AAP is plotting its plans for the General Election next year. “Maybe 100 seats,” Bhushan says, “We may contest 100 seats, chiefly in urban areas. It is so tough, so tough to contest elections. A party can grow only over a period of time.” I argue that the only way AAP can grow is fast, hysterically, dramatically, like a ‘spontaneous riot’. “We do not rule that out,” Bhushan says, “We do not rule out the possibility that AAP will be more ambitious, but it is so tough. Running a political organisation is so difficult. Checking the backgrounds of people who are coming to you is so difficult.”

Compared to politics, he says there was something sweetly simple about mass protests. “But mass movements have limitations. The political and business classes are okay with some alms for the poor, they are alright with that, they even support that. But policy changes?
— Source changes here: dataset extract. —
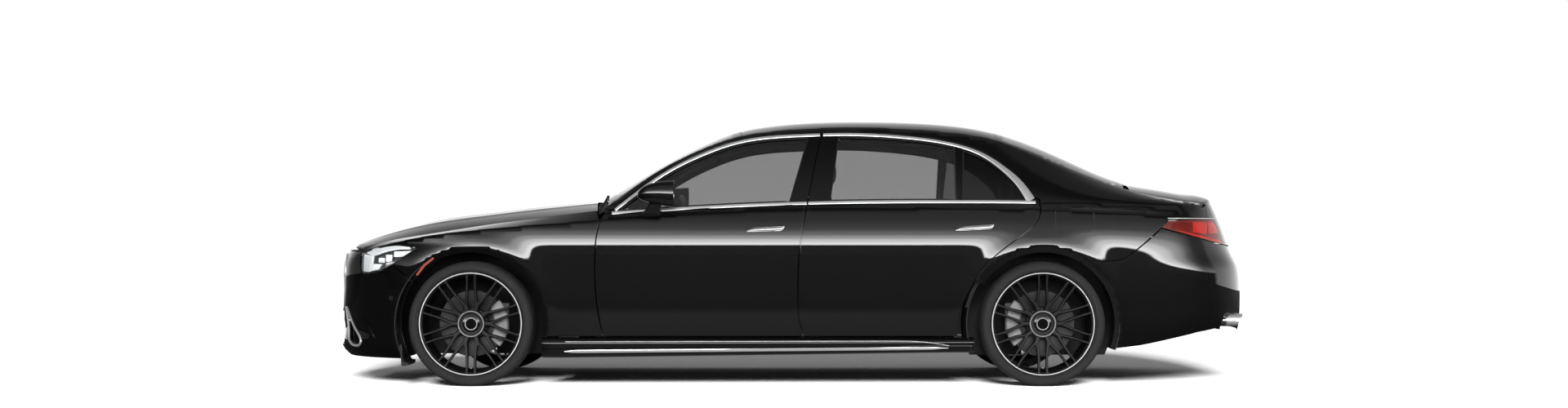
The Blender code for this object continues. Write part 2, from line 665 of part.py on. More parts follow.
# Headlamps
for side_name, side in SIDES:
    angles = np.linspace(0.42, 1.05, 9)
    zs = np.linspace(0.60, 0.83, 6)
    outer, inner = [], []
    for z in zs:
        row_out, row_in = [], []
        for a in angles:
            x, y = front_point(a, min(z, 0.78))
            row_out.append((x + 0.001, side * (y - 0.001), z))
            row_in.append((x + 0.075, side * (y - 0.055), z))
        outer.append(row_out)
        inner.append(row_in)
    lamp = shell("headlamp_" + side_name, outer, inner, LAMP)
    combine(lamp, [trim_zone(side, HEADLAMP)], "INTERSECT")

# Hood
us = np.linspace(-1, 1, 11)
rows_out, rows_in = [], []
for share in (0.0, 0.03, 0.10, 0.25, 0.45, 0.70, 1.0):
    nose_line = -2.592 + 0.137 * np.abs(us) ** 2.2
    back_line = -1.135 + 0.045 * np.abs(us) ** 2
    x = nose_line + (back_line - nose_line) * share
    y = us * (HOOD_EDGE_Y(x) - SHUT_GAP / 2)
    z = hood_z(x, y)
    if share == 0.0:
        z = z - 0.010
    rows_out.append(np.stack([x, y, z], -1))
    rows_in.append(np.stack([x + (0.010 if share == 0 else 0.0), y * (1 - 0.010), z - PANEL], -1))
shell("hood", rows_out, rows_in, PAINT)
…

That frightens them.” He says that the RTI (Right to Information movement, which Kejriwal and Bhushan were a part of, and which pressured the Government into enacting one of the most important legislations in modern India), “was possible because Sonia Gandhi had no clue. She had no clue how big the RTI was going to be, otherwise she would not have let that happen.”

He has no tender feelings towards her, but concedes that in comparison with Modi, “At least she, she and her son, they do not have fascist tendencies.”

Kejriwal is an equal match for Modi, he says. “Arvind’s political acumen is unmatched. He has this instinct, amazing instinct. He knows the pulse. He knows what to do. He knew the [broom] symbol was right, he knew the name was right. He chose them. He knows how to fight politicians. And he is not afraid.”

And, like Namo Pepper Spray, Kejriwal’s nozzle ‘always points towards the attacker’s face’.

This article was modified after it was published.